The second stanza contrasts women’s acute awareness of their inequality with the majority of society’s lack thereof. Not one “purple host” (in this case the words refer to a large army, with the color purple indicating an association with royalty) could describe the concept of victory even though he was taking up the flag for king and country. Here Dickinson depicts the army as unaware of its cause and not understanding the meaning of the word “victory”. However, as the previous and the third stanzas suggest, women clearly understand the definition of victory because, as stated in the third stanza, she will die before she attains victory. This paradoxical notion of understanding those things that distant to us can be untangled best by imagining we are watching a large game in play. When viewed from up close, one can only see the game pieces. The majority of people see the game this way because they are participants. But women, who are separate from the majority’s experience, see the game from afar because they cannot play. They therefore can watch the strategies as they unfold and understand them more clearly because of their unique and lonely perspective.

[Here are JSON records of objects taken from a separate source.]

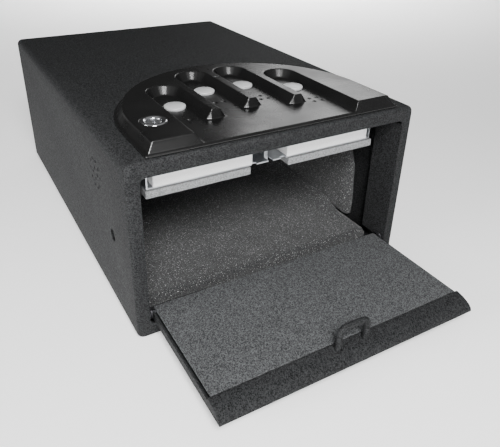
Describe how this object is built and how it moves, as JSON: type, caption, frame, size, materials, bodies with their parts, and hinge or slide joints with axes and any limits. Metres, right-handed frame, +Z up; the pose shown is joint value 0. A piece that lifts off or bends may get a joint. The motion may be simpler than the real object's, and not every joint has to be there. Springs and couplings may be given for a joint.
{
  "type": "pistol safe",
  "caption": "Small steel pistol safe with a drop-down front door, finger-button keypad, override key lock, solenoid latch and foam-lined cavity.",
  "frame": {"origin": "centre of the body's bottom face", "axes": "+X towards the safe's right seen from the front, -Y out of the door, +Z up"},
  "size_m": [0.206, 0.3916, 0.1287],
  "materials": {
    "textured_black_paint": "fine-grained textured powder coat",
    "black_moulded_plastic": "satin to glossy moulding",
    "pale_grey_plastic": "satin",
    "chromed_metal": "polished",
    "bright_steel": "bright",
    "zinc_plate": "zinc plated sheet",
    "white_plastic": "satin",
    "circuit_board": "solder mask",
    "black_component": "matte",
    "cell_sleeve": "printed sleeve over a metal can",
    "clear_lens": "clear",
    "charcoal_foam": "open-cell foam",
    "grey_foam": "open-cell foam"
  },
  "bodies": {
    "safe_body": {"body_shell": "textured_black_paint", "back_panel": "textured_black_paint", "keypad_bezel": "black_moulded_plastic", "indicator_led_left": "clear_lens", "indicator_led_right": "clear_lens", "keypad_board": "circuit_board", "control_board": "circuit_board", "board_post_left": "circuit_board", "board_post_right": "circuit_board", "button_switch_1": "black_component", "button_switch_2": "black_component", "button_switch_3": "black_component", "button_switch_4": "black_component", "control_chip": "black_component", "speaker": "black_component", "power_jack": "black_component", "lock_body": "chromed_metal", "lock_nut": "bright_steel", "tray_screw_1": "bright_steel", "tray_screw_2": "bright_steel", "tray_screw_3": "bright_steel", "tray_screw_4": "bright_steel", "latch_pivot_pin": "bright_steel", "hinge_pin_left": "bright_steel", "hinge_pin_right": "bright_steel", "door_spring_left": "bright_steel", "door_spring_right": "bright_steel", "electronics_tray": "zinc_plate", "latch_bracket": "zinc_plate", "solenoid_body": "zinc_plate", "battery_holder_left": "white_plastic", "battery_holder_right": "white_plastic", "battery_left_1": "cell_sleeve", "battery_left_2": "cell_sleeve", "battery_left_3": "cell_sleeve", "battery_left_4": "cell_sleeve", "battery_right_1": "cell_sleeve", "battery_right_2": "cell_sleeve", "battery_right_3": "cell_sleeve", "battery_right_4": "cell_sleeve", "floor_foam": "charcoal_foam", "side_foam_left": "charcoal_foam", "side_foam_right": "charcoal_foam", "ceiling_foam_left": "grey_foam", "ceiling_foam_right": "grey_foam"},
    "door": {"door_skin": "textured_black_paint", "door_inner_plate": "textured_black_paint", "striker_loop": "textured_black_paint"},
    "key_plug": {"lock_plug": "bright_steel", "lock_cam": "bright_steel"},
    "override_slide": {"override_link": "bright_steel"},
    "hook": {"latch_hook": "bright_steel"},
    "plunger": {"solenoid_plunger": "bright_steel", "plunger_pin": "bright_steel"},
    "finger_button_1": {"button_1": "pale_grey_plastic"},
    "finger_button_2": {"button_2": "pale_grey_plastic"},
    "finger_button_3": {"button_3": "pale_grey_plastic"},
    "finger_button_4": {"button_4": "pale_grey_plastic"}
  },
  "joints": [
    {"name": "door_hinge", "type": "hinge", "parent": "safe_body", "child": "door", "pos_m": [0, -0.147, 0.0135], "axis": [-1, 0, 0], "range_deg": [0, 90], "stiffness_Nm_per_rad": 0.02, "springref_deg": -28.65},
    {"name": "key_turn", "type": "hinge", "parent": "safe_body", "child": "key_plug", "pos_m": [-0.072, -0.1185, 0.12], "axis": [0, 0, -1], "range_deg": [0, 90]},
    {"name": "override_travel", "type": "slide", "parent": "safe_body", "child": "override_slide", "axis": [1, 0, 0], "range_m": [0, 0.008]},
    {"name": "hook_swing", "type": "hinge", "parent": "safe_body", "child": "hook", "pos_m": [-0.0022, -0.1125, 0.101], "axis": [1, 0, 0], "range_deg": [0, 24]},
    {"name": "plunger_travel", "type": "slide", "parent": "safe_body", "child": "plunger", "axis": [0, -1, 0], "range_m": [0, 0.00377]},
    {"name": "button_1_press", "type": "slide", "parent": "safe_body", "child": "finger_button_1", "axis": [0, 0, -1], "range_m": [0, 0.001], "stiffness_N_per_m": 300, "springref_m": -0.0003},
    {"name": "button_2_press", "type": "slide", "parent": "safe_body", "child": "finger_button_2", "axis": [0, 0, -1], "range_m": [0, 0.001], "stiffness_N_per_m": 300, "springref_m": -0.0003},
    {"name": "button_3_press", "type": "slide", "parent": "safe_body", "child": "finger_button_3", "axis": [0, 0, -1], "range_m": [0, 0.001], "stiffness_N_per_m": 300, "springref_m": -0.0003},
    {"name": "button_4_press", "type": "slide", "parent": "safe_body", "child": "finger_button_4", "axis": [0, 0, -1], "range_m": [0, 0.001], "stiffness_N_per_m": 300, "springref_m": -0.0003}
  ],
  "couplings": [
    {"joint": "override_travel", "follows": "key_turn", "m_per_rad": 0.00509},
    {"joint": "hook_swing", "follows": "plunger_travel", "rad_per_m": 111.1}
  ]
}
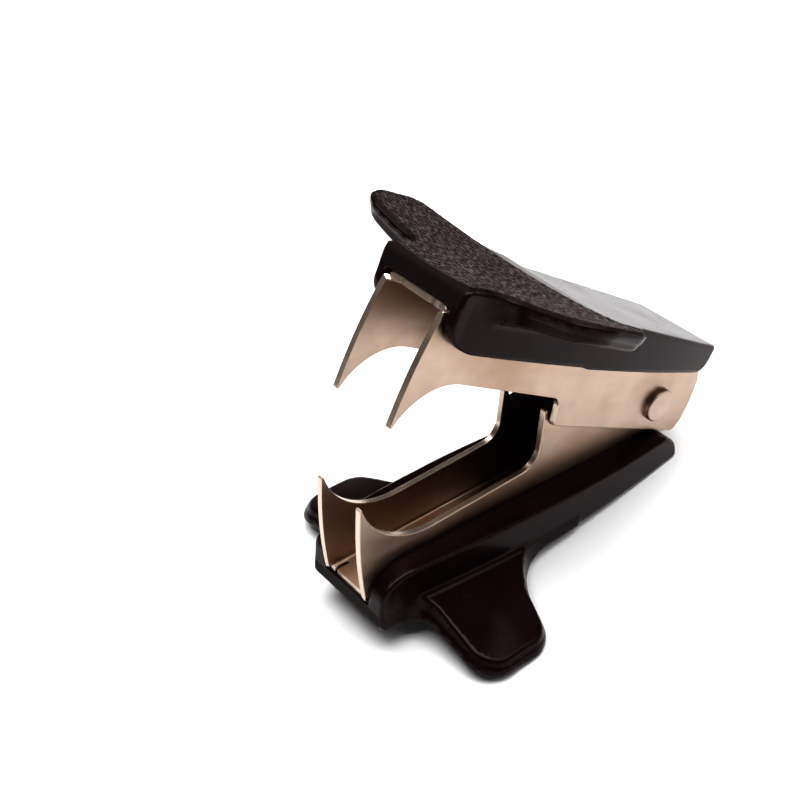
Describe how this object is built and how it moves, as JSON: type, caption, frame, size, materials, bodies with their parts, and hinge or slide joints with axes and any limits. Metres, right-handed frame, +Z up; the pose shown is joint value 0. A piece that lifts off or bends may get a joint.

The final stanza describes this lonely perspective thus: “The distant strains of triumph/ Break, agonized and clear”. Dickinson’s use of death in this poem serves to show women’s feelings of separation from the norms of society. According to Dickinson, the “sorest need” required to comprehend this “nectar” in the poem is death, and death is the ultimate act of separation in Western society. When we die, we are as isolated as we can possibly be from society. In death, we are completely removed from all participation in life. Dickinson uses the metaphor of death as a separating act to illustrate how life is for women in society.

With this understanding of women’s perspective within society, it can now be examined how women perceive society’s actions toward them. In other words, we can explore how society behaves to make women feel separated and secondary in society. Again, Dickinson uses death as a persuasive metaphor to address this issue in her poem “The bustle in a house”. This poem simply describes the scene of a household cleaning up after a death in the family. The first stanza tells of the automatic, quiet business of removing a dead family member from the household: “The bustle in a house/ The morning after death/ Is solemnest of industries/ Enacted upon earth-/.” The theme of the poem as a metaphor to describe society is clear: “the solemnest industry” in the poem is the process of separating the dead person from the family fold. A form of alienation, this action is similar to the moves made by Nazi Germany to alienate the Jews, or that of America alienating people of color. Here the act of alienation is applied to women. The second stanza describes the details of this “solemnest of industries”: “The sweeping up the heart/” suggests one must pack up his emotions, generally thought to reside in the heart, and store his love specifically away somewhere. Furthermore, that the members of this family will not “want to use [love] again, until eternity”, shows that this alienation is permanent within the world of men. It is only when one reaches the Kingdom of Heaven that one can bring his love out of its dusty box and love all people again. This is how Dickinson describes the total alienation of women within society-it is akin only to death in the way the majority treats women as separated from the games men play.

In short, through Dickinson’s imagery of death the lonely life of women emerges. The most poignant aspect of Dickinson’s use of death is that women only must live under these circumstances. The men of modern, patriarchal societies go through this act of separation only when they die and become unconscious of their state. In “Success is counted sweetest,” Dickinson gives us a glimpse of what it means to experience life as a woman, separated from the successes and victories made attainable only to society’s men. She further shows us the bittersweet wisdom that women come to possess from living this reality. For a woman, living such a hollow existence hurts as much as hearing the trumpets of victory as she lays dying, knowing that she will never be able to celebrate that victory with her comrades. In the same vein, “The bustle in a house” shows the empty, separate, and cold mentality that the majority of society has towards a woman’s position in society. Dickinson’s message in this poem is that women may as well be dead. She again uses death imagery to illustrate her point. The majority of society sees a woman as a dead family member, someone they must forget, sweep up, and someone for whom they must put their love away, never to use again. As depressing as these comparisons may sound, if we consider the lives women lived in the 19th century, it becomes understandable how most would view life this way. Today, by contrast, women’s roles have come closer to being equal to men’s in our society, yet they are still striving for full equality.